-- Start Supplied data --

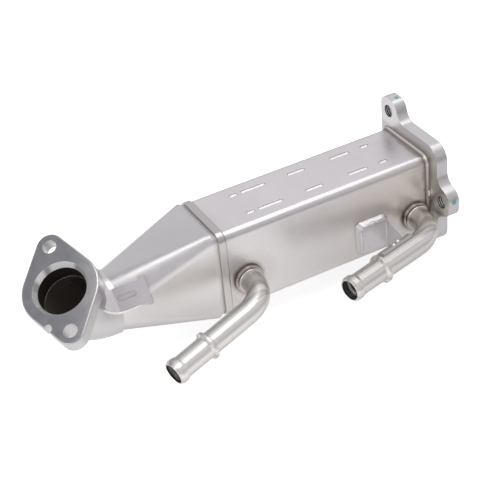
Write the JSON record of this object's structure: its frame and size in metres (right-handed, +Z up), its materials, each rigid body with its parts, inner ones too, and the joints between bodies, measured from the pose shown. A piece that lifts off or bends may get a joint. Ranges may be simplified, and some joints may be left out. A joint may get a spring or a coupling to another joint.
{
  "type": "egr cooler",
  "caption": "Exhaust gas recirculation cooler: a rectangular steel tube bundle housing with flanged gas ends and two bent coolant pipes.",
  "frame": {"origin": "middle of the gas outlet flange's mating face", "axes": "+X along the body towards the gas outlet, +Z up, coolant pipes leave the -Y side"},
  "size_m": [0.2838, 0.1009, 0.1002],
  "materials": {
    "shell": "satin pressed stainless sheet, straw heat tint at the ends",
    "inlet_header": "satin stainless steel",
    "outlet_header": "satin stainless steel",
    "tube_support_1": "satin stainless steel",
    "tube_support_2": "satin stainless steel",
    "gas_tube_1": "satin stainless steel",
    "gas_tube_2": "satin stainless steel",
    "gas_tube_3": "satin stainless steel",
    "gas_tube_4": "satin stainless steel",
    "gas_tube_5": "satin stainless steel",
    "gas_tube_6": "satin stainless steel",
    "gas_tube_7": "satin stainless steel",
    "gas_fin_1": "satin stainless steel",
    "gas_fin_2": "satin stainless steel",
    "gas_fin_3": "satin stainless steel",
    "gas_fin_4": "satin stainless steel",
    "gas_fin_5": "satin stainless steel",
    "gas_fin_6": "satin stainless steel",
    "gas_fin_7": "satin stainless steel",
    "inlet_diffuser": "satin drawn stainless sheet, greyed by heat",
    "inlet_elbow": "satin stainless casting",
    "inlet_flange": "machined face, darker sides",
    "inlet_flange_weld": "satin stainless steel",
    "diffuser_bracket": "satin stainless steel",
    "outlet_flange": "machined edge, heat tinted near face",
    "outlet_flange_weld": "satin stainless steel",
    "coolant_inlet_pipe": "bright satin tube",
    "coolant_outlet_pipe": "bright satin tube",
    "inlet_pipe_collar": "satin stainless steel",
    "outlet_pipe_collar": "satin stainless steel",
    "shell_bracket": "satin stainless steel"
  },
  "bodies": {
    "root": {"shell": "shell", "inlet_header": "inlet_header", "outlet_header": "outlet_header", "tube_support_1": "tube_support_1", "tube_support_2": "tube_support_2", "gas_tube_1": "gas_tube_1", "gas_tube_2": "gas_tube_2", "gas_tube_3": "gas_tube_3", "gas_tube_4": "gas_tube_4", "gas_tube_5": "gas_tube_5", "gas_tube_6": "gas_tube_6", "gas_tube_7": "gas_tube_7", "gas_fin_1": "gas_fin_1", "gas_fin_2": "gas_fin_2", "gas_fin_3": "gas_fin_3", "gas_fin_4": "gas_fin_4", "gas_fin_5": "gas_fin_5", "gas_fin_6": "gas_fin_6", "gas_fin_7": "gas_fin_7", "inlet_diffuser": "inlet_diffuser", "inlet_elbow": "inlet_elbow", "inlet_flange": "inlet_flange", "inlet_flange_weld": "inlet_flange_weld", "diffuser_bracket": "diffuser_bracket", "outlet_flange": "outlet_flange", "outlet_flange_weld": "outlet_flange_weld", "coolant_inlet_pipe": "coolant_inlet_pipe", "coolant_outlet_pipe": "coolant_outlet_pipe", "inlet_pipe_collar": "inlet_pipe_collar", "outlet_pipe_collar": "outlet_pipe_collar", "shell_bracket": "shell_bracket"}
  },
  "joints": []
}
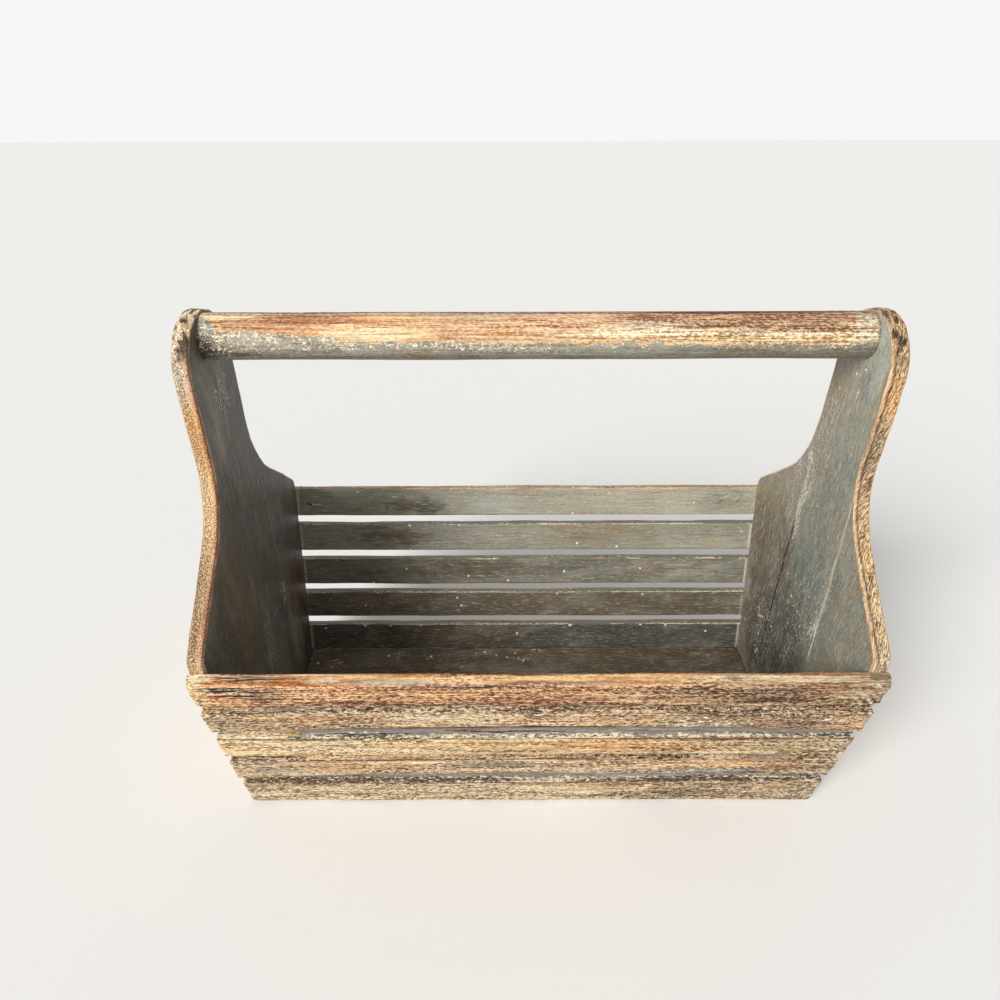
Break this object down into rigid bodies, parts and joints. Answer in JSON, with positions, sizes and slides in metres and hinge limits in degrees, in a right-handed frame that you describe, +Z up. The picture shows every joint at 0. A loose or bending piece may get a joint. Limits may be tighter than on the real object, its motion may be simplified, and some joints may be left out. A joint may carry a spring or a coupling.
{
  "type": "slatted wooden garden trug",
  "caption": "Open wooden carrying basket with leaning slatted long sides, profiled upright end boards, a flat floor and a fixed round rod handle overhead.",
  "frame": {"origin": "centre of the footprint, on the plane that the basket stands on", "axes": "+X along the handle and the slats, +Y from the front wall to the back wall, +Z up"},
  "size_m": [0.4318, 0.2392, 0.3585],
  "materials": {
    "slats": "worn brown stain and cream undercoat outside, grey-olive paint inside, rough",
    "end_boards": "thin dark grey-olive paint with scratches, edges worn to cream and orange wood",
    "handle": "rust-brown worn wood on top with cream patches, chipped dark grey paint below",
    "floor": "dark brown-grey paint, dusty, satin",
    "brads": "plain flat steel brads, dull",
    "screws": "countersunk steel screws, dulled with age"
  },
  "bodies": {
    "root": {"front_slat_1": "slats", "front_slat_2": "slats", "front_slat_3": "slats", "front_slat_4": "slats", "front_slat_5": "slats", "back_slat_1": "slats", "back_slat_2": "slats", "back_slat_3": "slats", "back_slat_4": "slats", "back_slat_5": "slats", "end_board_left": "end_boards", "end_board_right": "end_boards", "handle": "handle", "floor_board": "floor", "front_slat_brads_left": "brads", "back_slat_brads_left": "brads", "floor_end_brads_left": "brads", "handle_screw_left": "screws", "front_slat_brads_right": "brads", "back_slat_brads_right": "brads", "floor_end_brads_right": "brads", "handle_screw_right": "screws", "floor_edge_brads_front": "brads", "floor_edge_brads_back": "brads"}
  },
  "joints": []
}
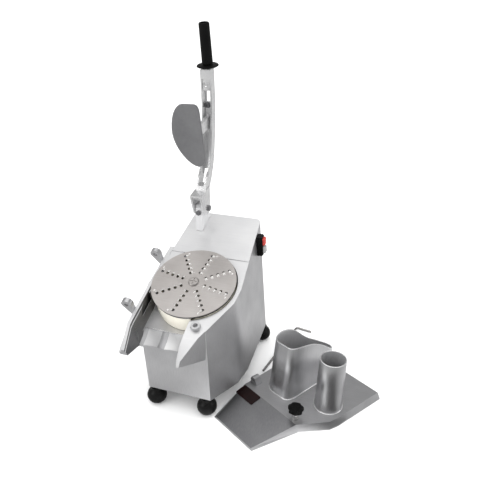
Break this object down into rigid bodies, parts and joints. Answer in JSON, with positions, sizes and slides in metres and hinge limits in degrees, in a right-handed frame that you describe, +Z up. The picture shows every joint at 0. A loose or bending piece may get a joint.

-- End Supplied data --

→ Written request:
Send back every record, precisely as written.

→ Written answer:
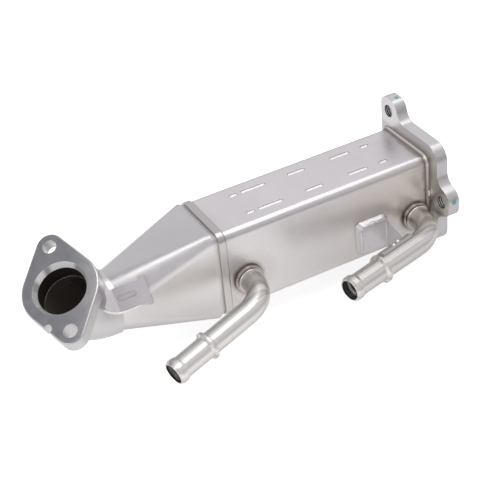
Write the JSON record of this object's structure: its frame and size in metres (right-handed, +Z up), its materials, each rigid body with its parts, inner ones too, and the joints between bodies, measured from the pose shown. A piece that lifts off or bends may get a joint. Ranges may be simplified, and some joints may be left out. A joint may get a spring or a coupling to another joint.
{
  "type": "egr cooler",
  "caption": "Exhaust gas recirculation cooler: a rectangular steel tube bundle housing with flanged gas ends and two bent coolant pipes.",
  "frame": {"origin": "middle of the gas outlet flange's mating face", "axes": "+X along the body towards the gas outlet, +Z up, coolant pipes leave the -Y side"},
  "size_m": [0.2838, 0.1009, 0.1002],
  "materials": {
    "shell": "satin pressed stainless sheet, straw heat tint at the ends",
    "inlet_header": "satin stainless steel",
    "outlet_header": "satin stainless steel",
    "tube_support_1": "satin stainless steel",
    "tube_support_2": "satin stainless steel",
    "gas_tube_1": "satin stainless steel",
    "gas_tube_2": "satin stainless steel",
    "gas_tube_3": "satin stainless steel",
    "gas_tube_4": "satin stainless steel",
    "gas_tube_5": "satin stainless steel",
    "gas_tube_6": "satin stainless steel",
    "gas_tube_7": "satin stainless steel",
    "gas_fin_1": "satin stainless steel",
    "gas_fin_2": "satin stainless steel",
    "gas_fin_3": "satin stainless steel",
    "gas_fin_4": "satin stainless steel",
    "gas_fin_5": "satin stainless steel",
    "gas_fin_6": "satin stainless steel",
    "gas_fin_7": "satin stainless steel",
    "inlet_diffuser": "satin drawn stainless sheet, greyed by heat",
    "inlet_elbow": "satin stainless casting",
    "inlet_flange": "machined face, darker sides",
    "inlet_flange_weld": "satin stainless steel",
    "diffuser_bracket": "satin stainless steel",
    "outlet_flange": "machined edge, heat tinted near face",
    "outlet_flange_weld": "satin stainless steel",
    "coolant_inlet_pipe": "bright satin tube",
    "coolant_outlet_pipe": "bright satin tube",
    "inlet_pipe_collar": "satin stainless steel",
    "outlet_pipe_collar": "satin stainless steel",
    "shell_bracket": "satin stainless steel"
  },
  "bodies": {
    "root": {"shell": "shell", "inlet_header": "inlet_header", "outlet_header": "outlet_header", "tube_support_1": "tube_support_1", "tube_support_2": "tube_support_2", "gas_tube_1": "gas_tube_1", "gas_tube_2": "gas_tube_2", "gas_tube_3": "gas_tube_3", "gas_tube_4": "gas_tube_4", "gas_tube_5": "gas_tube_5", "gas_tube_6": "gas_tube_6", "gas_tube_7": "gas_tube_7", "gas_fin_1": "gas_fin_1", "gas_fin_2": "gas_fin_2", "gas_fin_3": "gas_fin_3", "gas_fin_4": "gas_fin_4", "gas_fin_5": "gas_fin_5", "gas_fin_6": "gas_fin_6", "gas_fin_7": "gas_fin_7", "inlet_diffuser": "inlet_diffuser", "inlet_elbow": "inlet_elbow", "inlet_flange": "inlet_flange", "inlet_flange_weld": "inlet_flange_weld", "diffuser_bracket": "diffuser_bracket", "outlet_flange": "outlet_flange", "outlet_flange_weld": "outlet_flange_weld", "coolant_inlet_pipe": "coolant_inlet_pipe", "coolant_outlet_pipe": "coolant_outlet_pipe", "inlet_pipe_collar": "inlet_pipe_collar", "outlet_pipe_collar": "outlet_pipe_collar", "shell_bracket": "shell_bracket"}
  },
  "joints": []
}
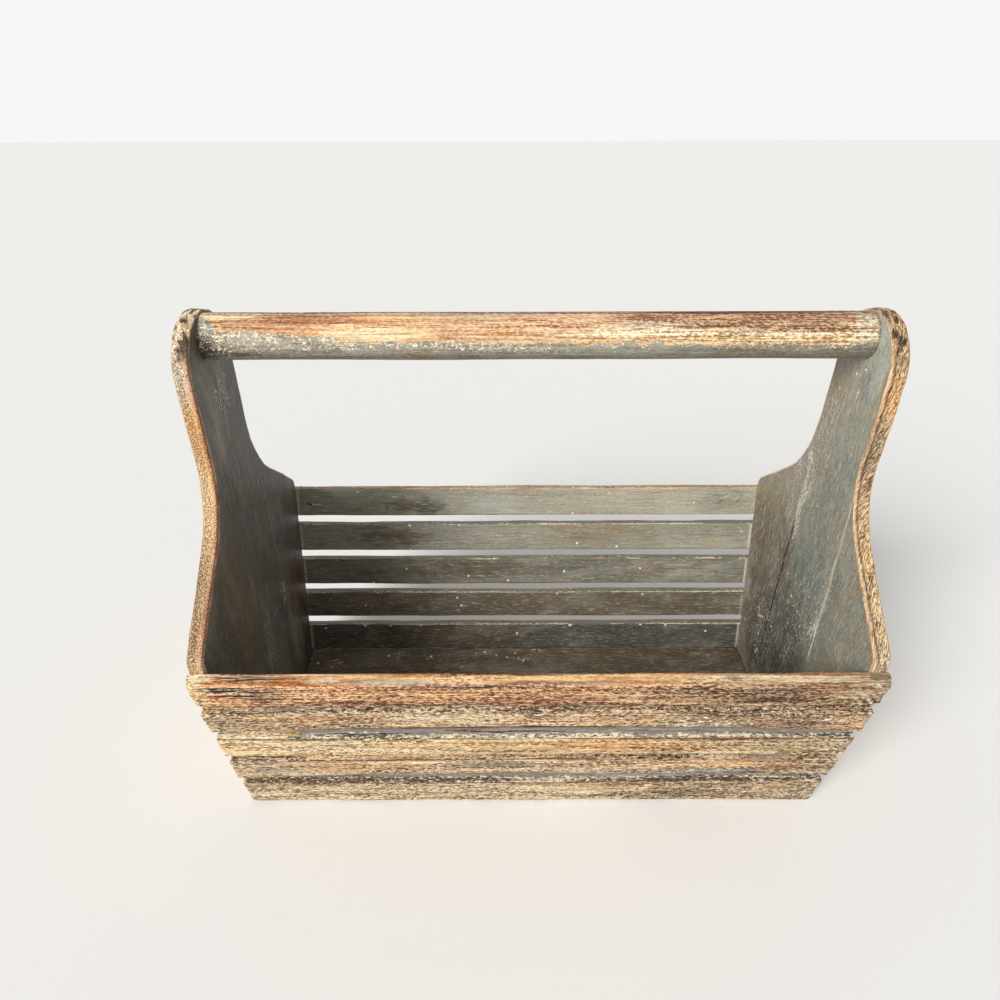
Break this object down into rigid bodies, parts and joints. Answer in JSON, with positions, sizes and slides in metres and hinge limits in degrees, in a right-handed frame that you describe, +Z up. The picture shows every joint at 0. A loose or bending piece may get a joint. Limits may be tighter than on the real object, its motion may be simplified, and some joints may be left out. A joint may carry a spring or a coupling.
{
  "type": "slatted wooden garden trug",
  "caption": "Open wooden carrying basket with leaning slatted long sides, profiled upright end boards, a flat floor and a fixed round rod handle overhead.",
  "frame": {"origin": "centre of the footprint, on the plane that the basket stands on", "axes": "+X along the handle and the slats, +Y from the front wall to the back wall, +Z up"},
  "size_m": [0.4318, 0.2392, 0.3585],
  "materials": {
    "slats": "worn brown stain and cream undercoat outside, grey-olive paint inside, rough",
    "end_boards": "thin dark grey-olive paint with scratches, edges worn to cream and orange wood",
    "handle": "rust-brown worn wood on top with cream patches, chipped dark grey paint below",
    "floor": "dark brown-grey paint, dusty, satin",
    "brads": "plain flat steel brads, dull",
    "screws": "countersunk steel screws, dulled with age"
  },
  "bodies": {
    "root": {"front_slat_1": "slats", "front_slat_2": "slats", "front_slat_3": "slats", "front_slat_4": "slats", "front_slat_5": "slats", "back_slat_1": "slats", "back_slat_2": "slats", "back_slat_3": "slats", "back_slat_4": "slats", "back_slat_5": "slats", "end_board_left": "end_boards", "end_board_right": "end_boards", "handle": "handle", "floor_board": "floor", "front_slat_brads_left": "brads", "back_slat_brads_left": "brads", "floor_end_brads_left": "brads", "handle_screw_left": "screws", "front_slat_brads_right": "brads", "back_slat_brads_right": "brads", "floor_end_brads_right": "brads", "handle_screw_right": "screws", "floor_edge_brads_front": "brads", "floor_edge_brads_back": "brads"}
  },
  "joints": []
}
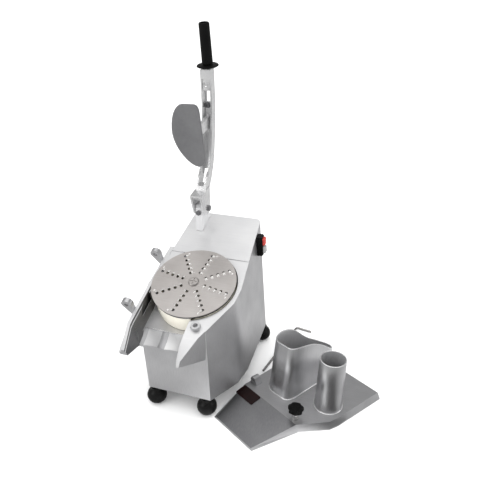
Break this object down into rigid bodies, parts and joints. Answer in JSON, with positions, sizes and slides in metres and hinge limits in degrees, in a right-handed frame that you describe, +Z up. The picture shows every joint at 0. A loose or bending piece may get a joint.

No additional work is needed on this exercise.